The temporal-causal connection is established where the [underlying offence] creates a “continuing illegal domination of the victim” that provides the accused with a position of power which he or she chooses to exploit to murder the victim.

[…]

[68] If the two crimes are so “inextricably intertwined that they form a single, continuous transaction”, the requisite connections called for under the “while committing” requirement exist: Muchikekwanape, at para. 77. The “temporal connection” is obvious and the required “causal connection” is generally supplied by the fact that death was caused during what can fairly be seen, in all of the circumstances, as a single transaction, to wit, a sexual killing.

[69] Where the murder and sexual assault are sufficiently intertwined to constitute a single transaction, the underlying principle of s. 231(5)(b) is also clearly honoured.
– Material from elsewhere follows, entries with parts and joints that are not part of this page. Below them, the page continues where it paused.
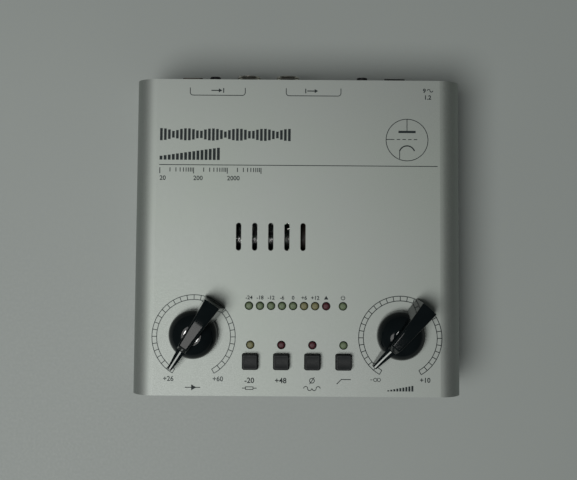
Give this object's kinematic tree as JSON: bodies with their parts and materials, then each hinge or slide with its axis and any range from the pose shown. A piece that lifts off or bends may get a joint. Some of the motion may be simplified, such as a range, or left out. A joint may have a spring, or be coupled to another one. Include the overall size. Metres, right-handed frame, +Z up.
{
  "type": "microphone preamplifier",
  "caption": "Desktop valve microphone preamplifier: folded metal case with pointer knobs, push keys and a lamp meter on top, and balanced sockets at the back.",
  "frame": {"origin": "middle of the overall box, at desk level", "axes": "+X to the user's right, +Y towards the sockets at the rear, +Z up"},
  "size_m": [0.1364, 0.1324, 0.0575],
  "materials": {
    "cover_paint": "fine metallic silver paint, satin",
    "tray_paint": "dark textured paint",
    "blackened_steel": "black oxide",
    "bright_steel": "zinc plated, satin",
    "foot_rubber": "matte",
    "circuit_board": "green solder mask",
    "black_plastic": "moulded, fine grain",
    "plunger_plastic": "natural acetal",
    "key_plastic": "moulded, semi-gloss",
    "rocker_plastic": "moulded, semi-gloss",
    "knob_plastic": "polished phenolic",
    "pointer_white": "inlaid paint",
    "plated_contacts": "tin or silver plate",
    "plated_nuts": "nickel plate",
    "latch_metal": "die cast, satin",
    "green_lens": "tinted diffused epoxy, unlit",
    "yellow_lens": "tinted diffused epoxy, unlit",
    "red_lens": "tinted diffused epoxy, unlit",
    "spacer_nylon": "natural nylon",
    "valve_glass": "clear blown glass",
    "stem_glass": "pressed glass",
    "anode_metal": "carbonised nickel",
    "mica": "sheet mica",
    "socket_plastic": "moulded ceramic-filled plastic",
    "capacitor_sleeve": "shrunk sleeve",
    "film_box": "moulded box",
    "heatsink_black": "black anodised extrusion",
    "epoxy_black": "moulded epoxy",
    "resistor_lacquer": "lacquered"
  },
  "bodies": {
    "case": {"top_cover": "cover_paint", "bottom_tray": "tray_paint", "case_screws": "blackened_steel", "rubber_feet": "foot_rubber", "main_board": "circuit_board", "board_standoffs": "bright_steel", "board_screws": "bright_steel", "control_board": "circuit_board", "link_housings": "black_plastic", "link_pins": "plated_contacts", "gain_pot_body": "black_plastic", "output_pot_body": "black_plastic", "pot_nuts": "bright_steel", "switch_bodies": "black_plastic", "green_lamps": "green_lens", "yellow_lamps": "yellow_lens", "red_lamps": "red_lens", "lamp_spacers": "spacer_nylon", "lamp_leads": "plated_contacts", "input_xlr_housing": "black_plastic", "input_xlr_insert": "black_plastic", "xlr_contacts": "plated_contacts", "output_xlr_housing": "black_plastic", "input_jack_body": "black_plastic", "output_jack_body": "black_plastic", "jack_contacts": "plated_contacts", "jack_nuts": "plated_nuts", "power_switch_body": "black_plastic", "power_inlet": "black_plastic", "power_inlet_pin": "plated_contacts", "valve_envelope": "valve_glass", "valve_stem": "stem_glass", "valve_pins": "plated_contacts", "valve_anodes": "anode_metal", "valve_spacers": "mica", "valve_getter": "plated_contacts", "valve_socket": "socket_plastic", "valve_riser_board": "circuit_board", "filter_capacitors": "capacitor_sleeve", "regulator_heatsink": "heatsink_black", "regulators": "epoxy_black", "amplifier_chips": "epoxy_black", "resistors": "resistor_lacquer", "film_capacitors": "film_box"},
    "gain_control": {"gain_knob": "knob_plastic", "gain_knob_pointer": "pointer_white", "gain_pot_shaft": "bright_steel"},
    "output_control": {"output_knob": "knob_plastic", "output_knob_pointer": "pointer_white", "output_pot_shaft": "bright_steel"},
    "pad_switch": {"pad_key": "key_plastic", "pad_plunger": "plunger_plastic"},
    "phantom_switch": {"phantom_key": "key_plastic", "phantom_plunger": "plunger_plastic"},
    "phase_switch": {"phase_key": "key_plastic", "phase_plunger": "plunger_plastic"},
    "limiter_switch": {"limiter_key": "key_plastic", "limiter_plunger": "plunger_plastic"},
    "xlr_latch": {"input_xlr_latch": "latch_metal"},
    "power_rocker": {"power_switch_rocker": "rocker_plastic"}
  },
  "joints": [
    {"name": "gain_knob_turn", "type": "hinge", "parent": "case", "child": "gain_control", "pos_m": [-0.0414, -0.04175, 0.045], "axis": [0, 0, 1], "range_deg": [-296.6, 3.4]},
    {"name": "output_knob_turn", "type": "hinge", "parent": "case", "child": "output_control", "pos_m": [0.0414, -0.04175, 0.045], "axis": [0, 0, 1], "range_deg": [-289.1, 10.9]},
    {"name": "pad_key_press", "type": "slide", "parent": "case", "child": "pad_switch", "axis": [0, 0, -1], "range_m": [0, 0.002], "stiffness_N_per_m": 250},
    {"name": "phantom_key_press", "type": "slide", "parent": "case", "child": "phantom_switch", "axis": [0, 0, -1], "range_m": [0, 0.002], "stiffness_N_per_m": 250},
    {"name": "phase_key_press", "type": "slide", "parent": "case", "child": "phase_switch", "axis": [0, 0, -1], "range_m": [0, 0.002], "stiffness_N_per_m": 250},
    {"name": "limiter_key_press", "type": "slide", "parent": "case", "child": "limiter_switch", "axis": [0, 0, -1], "range_m": [0, 0.002], "stiffness_N_per_m": 250},
    {"name": "power_rocker_tip", "type": "hinge", "parent": "case", "child": "power_rocker", "pos_m": [0.0409, 0.06035, 0.023], "axis": [1, 0, 0], "range_deg": [0, 24]},
    {"name": "xlr_latch_press", "type": "hinge", "parent": "case", "child": "xlr_latch", "pos_m": [-0.044, 0.05505, 0.03375], "axis": [-1, 0, 0], "range_deg": [0, 8], "stiffness_Nm_per_rad": 0.03}
  ]
}
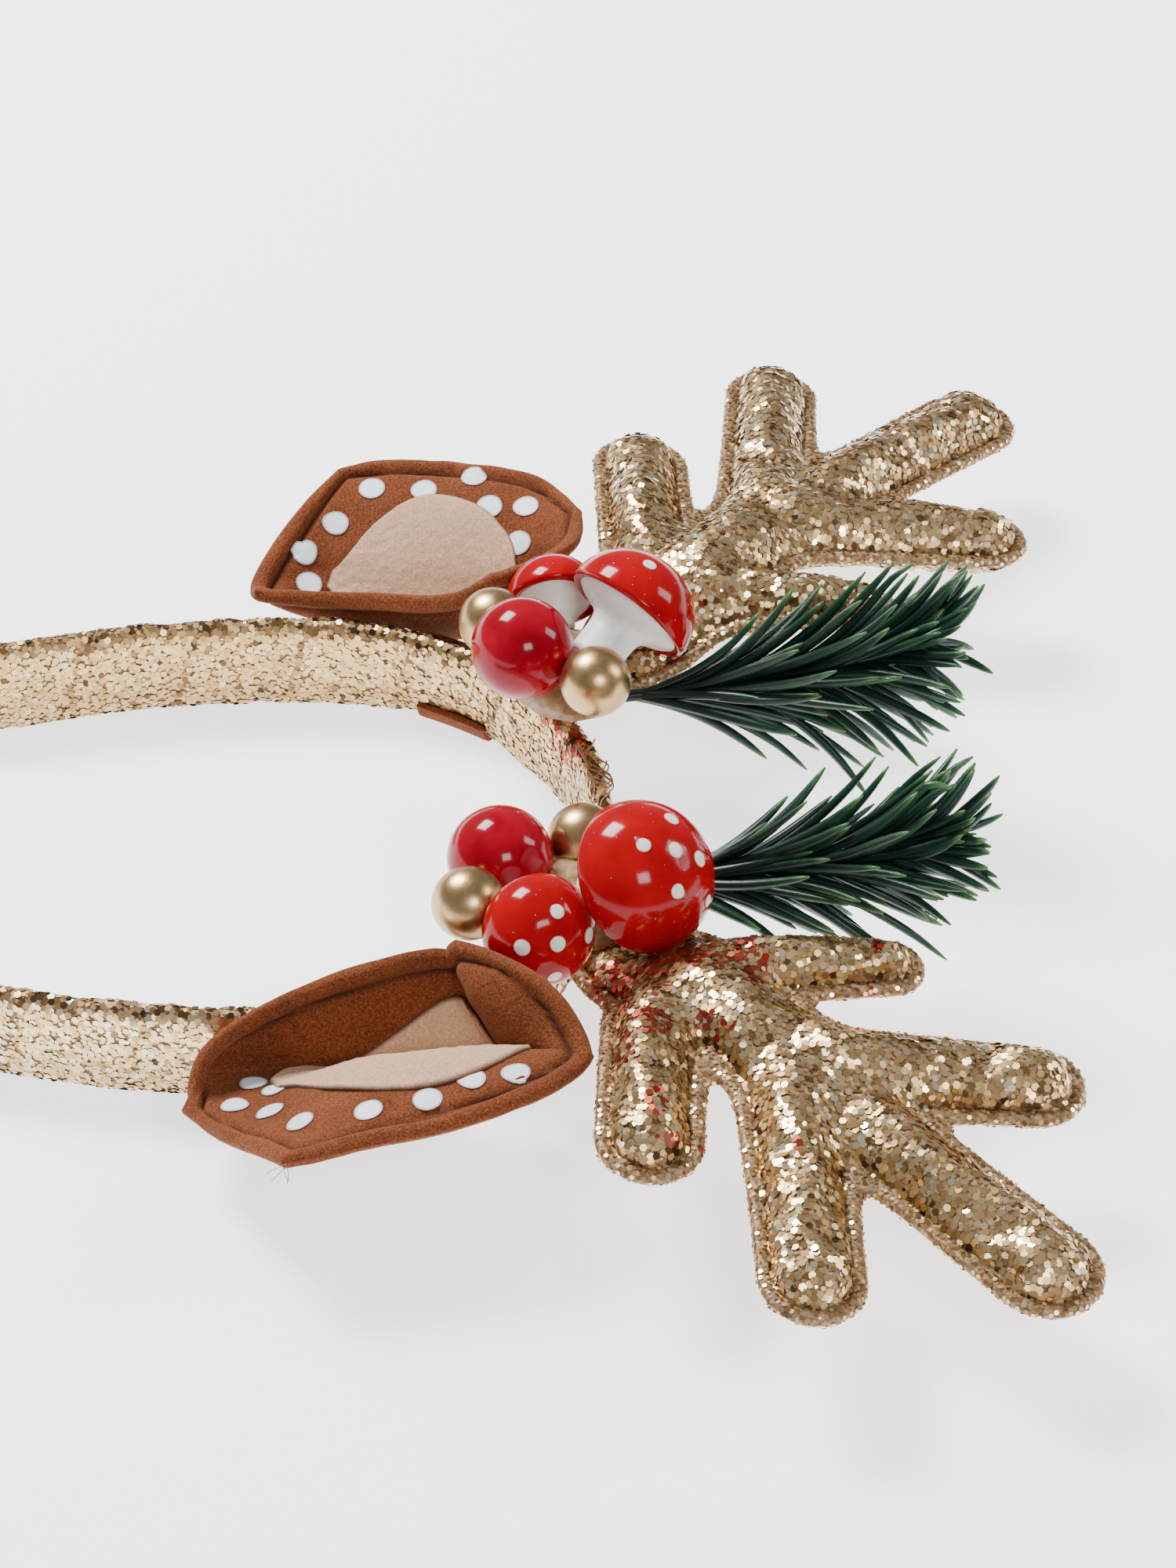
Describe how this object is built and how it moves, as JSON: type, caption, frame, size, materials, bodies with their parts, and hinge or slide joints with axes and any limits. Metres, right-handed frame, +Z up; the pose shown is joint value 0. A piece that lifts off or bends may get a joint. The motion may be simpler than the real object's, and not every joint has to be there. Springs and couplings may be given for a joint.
{
  "type": "antler headband",
  "caption": "Reindeer costume headband: glittery stuffed antlers, cupped suede ears, toadstools, berries, gold beads and pine sprigs on a padded open hoop.",
  "frame": {"origin": "centre of the headband's bounding box on the plane its band's lower edge lies on", "axes": "+X towards the crown, where the antlers point; +Y to the wearer's right; +Z up from the table, towards the wearer's front"},
  "size_m": [0.218, 0.2796, 0.052],
  "materials": {
    "band_glitter": "champagne gold glitter cloth over a plastic hoop",
    "antler_glitter": "champagne gold glitter cloth, stuffed",
    "ear_suede": "brown suede cloth",
    "tab_suede": "brown suede cloth",
    "ear_fleece": "beige fleece",
    "berry_red": "glossy crimson",
    "bead_gold": "satin champagne gold",
    "cap_red": "glossy bright red with off-white dots",
    "stem_white": "off-white",
    "glue": "milky hot-melt glue",
    "pine_green": "semi-gloss dark green"
  },
  "bodies": {
    "root": {"band": "band_glitter", "antler_left": "antler_glitter", "antler_right": "antler_glitter", "ear_left": "ear_suede", "ear_right": "ear_suede", "ear_patch_left": "ear_fleece", "ear_patch_right": "ear_fleece", "ear_tab_left": "tab_suede", "ear_tab_right": "tab_suede", "berry_left": "berry_red", "berry_right": "berry_red", "gold_bead_a_left": "bead_gold", "gold_bead_a_right": "bead_gold", "gold_bead_b_left": "bead_gold", "gold_bead_b_right": "bead_gold", "toadstool_cap_small_left": "cap_red", "toadstool_cap_small_right": "cap_red", "toadstool_cap_big_left": "cap_red", "toadstool_cap_big_right": "cap_red", "toadstool_stem_small_left": "stem_white", "toadstool_stem_small_right": "stem_white", "toadstool_stem_big_left": "stem_white", "toadstool_stem_big_right": "stem_white", "glue_bed_left": "glue", "glue_bed_right": "glue", "sprig_left": "pine_green", "sprig_right": "pine_green"}
  },
  "joints": []
}
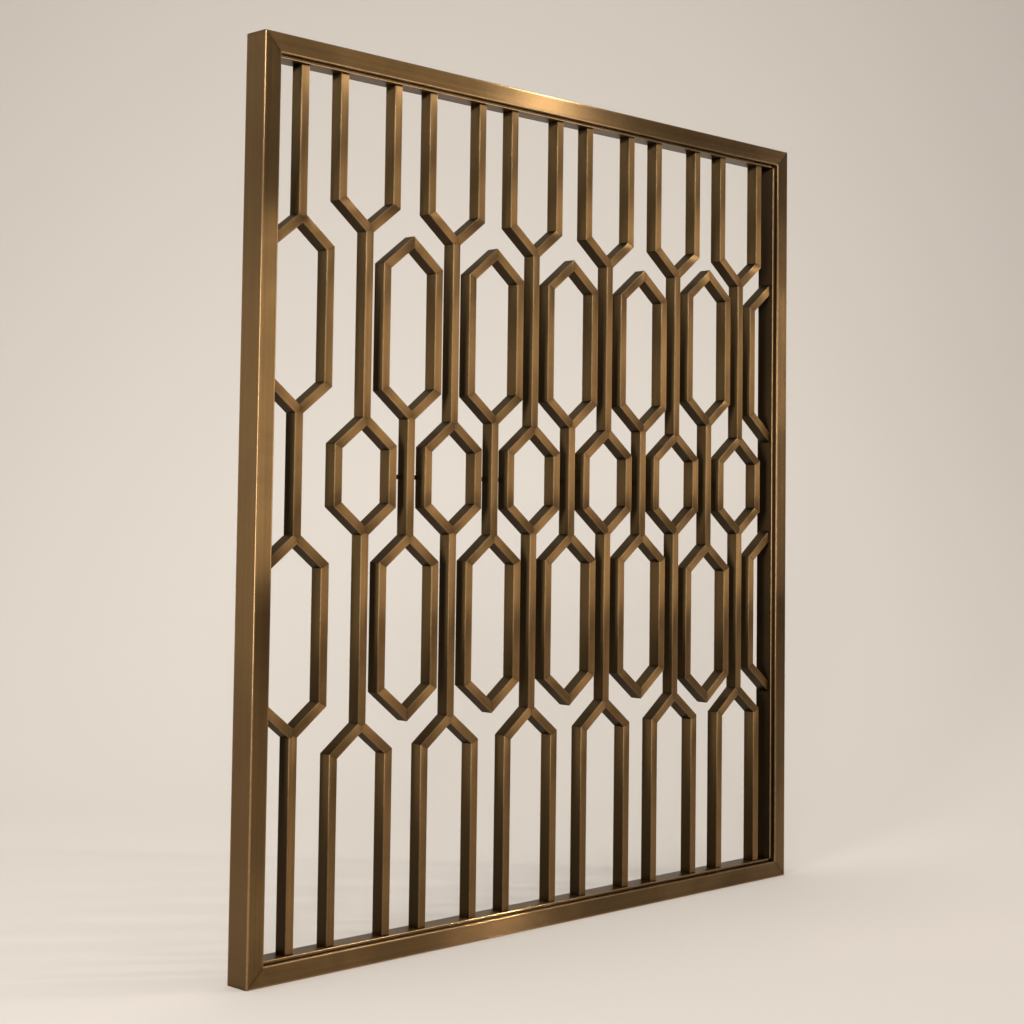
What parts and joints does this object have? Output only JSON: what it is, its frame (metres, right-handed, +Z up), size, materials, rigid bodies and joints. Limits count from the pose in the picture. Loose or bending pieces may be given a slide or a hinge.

As Fraser C.J.A. put it in Richer, at para. 14:

[W]hen the required linkage is found to exist, it is the two crimes – sexual assault and murder – committed together, regardless of the order, which represents the ultimate exploitation of the position of power over a victim.

[32]        L’appelant appuie sa thèse sur l’arrêt Quesnel rendu par la Cour d’appel du Manitoba. Cette décision s’inscrit dans un courant jurisprudentiel minoritaire, qui interprète la disposition de façon étroite[25]. Cette interprétation a été sévèrement critiquée, notamment par la Cour d’appel de l’Ontario dans les arrêts Westergard[26] et Niemi[27].